I posted the link on a group Facebook page, mainly because many of my friends there are from the UK, NZ, Canada, and Oz (Australia). As I expected, the link got lots of conversation. (It helped that I started off with a comment about microwaving water for tea, which never fails to stir things up. Apparently some consider this American convenience a travesty.)

Here are some of the things I learned:

  • Some people – especially Americans who are living/have lived in London – hate drying their undercrackers on the radiator.
  • Others who live there think having a separate dryer would be a waste of space and electricity. Also:
    • An “airing cupboard” works just as well.
    • “Panties” are for children.
    • “Knickers” are for adults.
    • Radiators are for drying socks.
    • Microwaving water for tea is a travesty.
  • One British friend who lives north of London does have a “real” dryer.
  • A friend from New Zealand said the cure for line-dried, sandpaper towels is a fabric softener you put in the wash rather than the dryer sheets.
  • Another friend from Oz would never use a dryer because of economic and environmental concerns.
    • Electricity is too expensive and too hard to generate to waste.
    • The sun dries things perfectly well, and is a natural stain remover.
  • Microwaving water for tea is a travesty.

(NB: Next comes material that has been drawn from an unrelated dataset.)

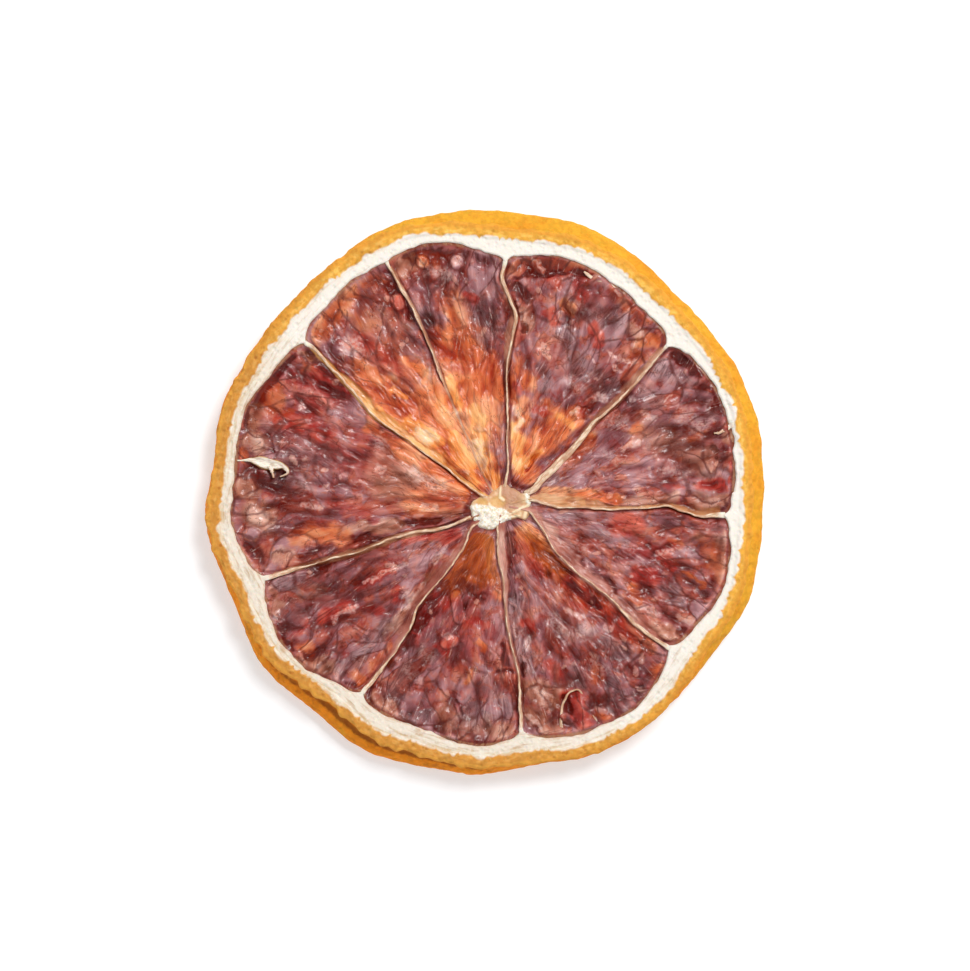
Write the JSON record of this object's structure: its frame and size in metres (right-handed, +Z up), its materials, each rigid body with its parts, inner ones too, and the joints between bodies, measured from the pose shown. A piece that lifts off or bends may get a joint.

All of that from one random article!

Maybe this post says as much about me as it does about the state of household maintenance. I don’t travel much. It’s just…never been a priority. Part of the reason is that when I travel, I’m always conscious of being a visitor, an outsider, not part of the fabric of life. In the space of five or seven or ten days, I never get deep enough. I always leave wanting more.

My fantasy European vacation would take at least six months, and would involve a castle in the south of France and a cottage near Brighton.

While I’m plotting and scheming for the perfect vacation, meeting people on-line helps me learn about life in other places without ever leaving my living room. And not just the picture-postcard-tourist stuff. I’m learning about airing cupboards and fabric softener and tea. The details! The things only locals know!

The good stuff!

So what does all that have to do with being an author? Well, my progression as a writer evolved in tandem with the world wide web. I published my first book in 2012 and took a blogging class to learn how to promote it.

The class’s teacher – Kristen Lamb – required us to start Twitter accounts and created a class Facebook page. This was my first experience with making internet friends, and I still keep in touch with some of them. It might sound a little over-dramatic, but that class changed my life.

No joke. It lead to me becoming part of the Spellbound Scribes!

As an author, I need to be savvy about social media, because the various outlets can be very effective tools for promotion. But really, I hang out on Facebook and Twitter because that’s where my friends are, and because it’s fun.

And because I very much believe that every connection I make shrinks the size of this big blue world, and realizing how much we have in common is the only thing that’ll keep us from riding our divisions into catastrophe.